“I’d like to see that there are options. Again, I’d like to see more options. I don’t want more interference,” said Norma Curry, who homeschooled her daughter.
For that very reason, a Forest Park family homeschooling their two young children don’t support the idea at all.
“If the government is offering us those proposed tax breaks, what are they going to want from us in return? Are they going to infringe on our freedom to educate our children the way we would like to educate them,” said Alicia Elam, who is president of the Southern Ohio Homeschool Organization.
Eastern Ohio’s Herald-Dispatch offered an editorial with a Thumbs down: Plan would undermine Ohio schools further.
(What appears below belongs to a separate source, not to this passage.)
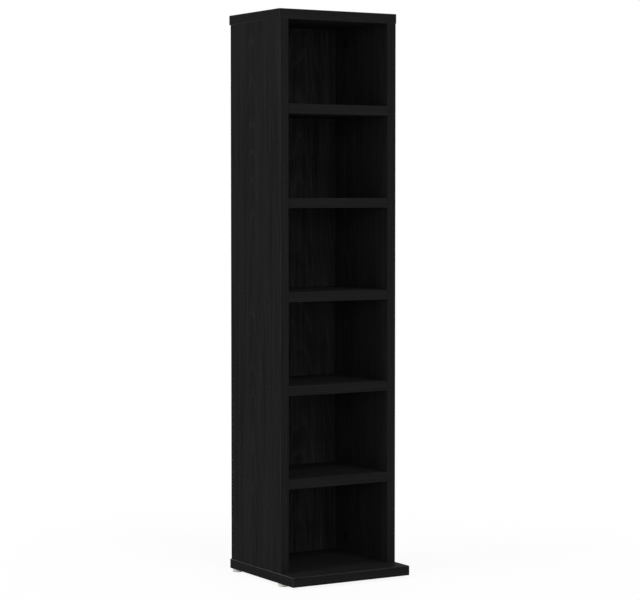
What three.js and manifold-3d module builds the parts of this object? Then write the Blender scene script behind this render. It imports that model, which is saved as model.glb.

Sen. Kris Jordan, a Republican who represents a district north of Columbus, is proposing that parents who home-school their children receive a property-tax reduction equal to what they pay for school levies in their local districts. Under his plan, those who own property and choose to home-school their children would be the winners, some to the tune of a couple thousand dollars or more a year.
Losing out would be the public school districts, who would no longer receive those property taxes. The state’s Department of Education says more than 10,000 children are educated at home, although how many are in owner-occupied residences is unknown. So the financial impact on school districts is hard to gauge, but it no doubt would run into millions of dollars.
This bill has gained ample Ohio media attention since its introduction. SB 127 has not progressed past the Ways and Means Committee. But Senator Jordan, as sole sponsor, has gained much consideration for his proposal. The issue appears to be a nonstarter worthy of much discussion.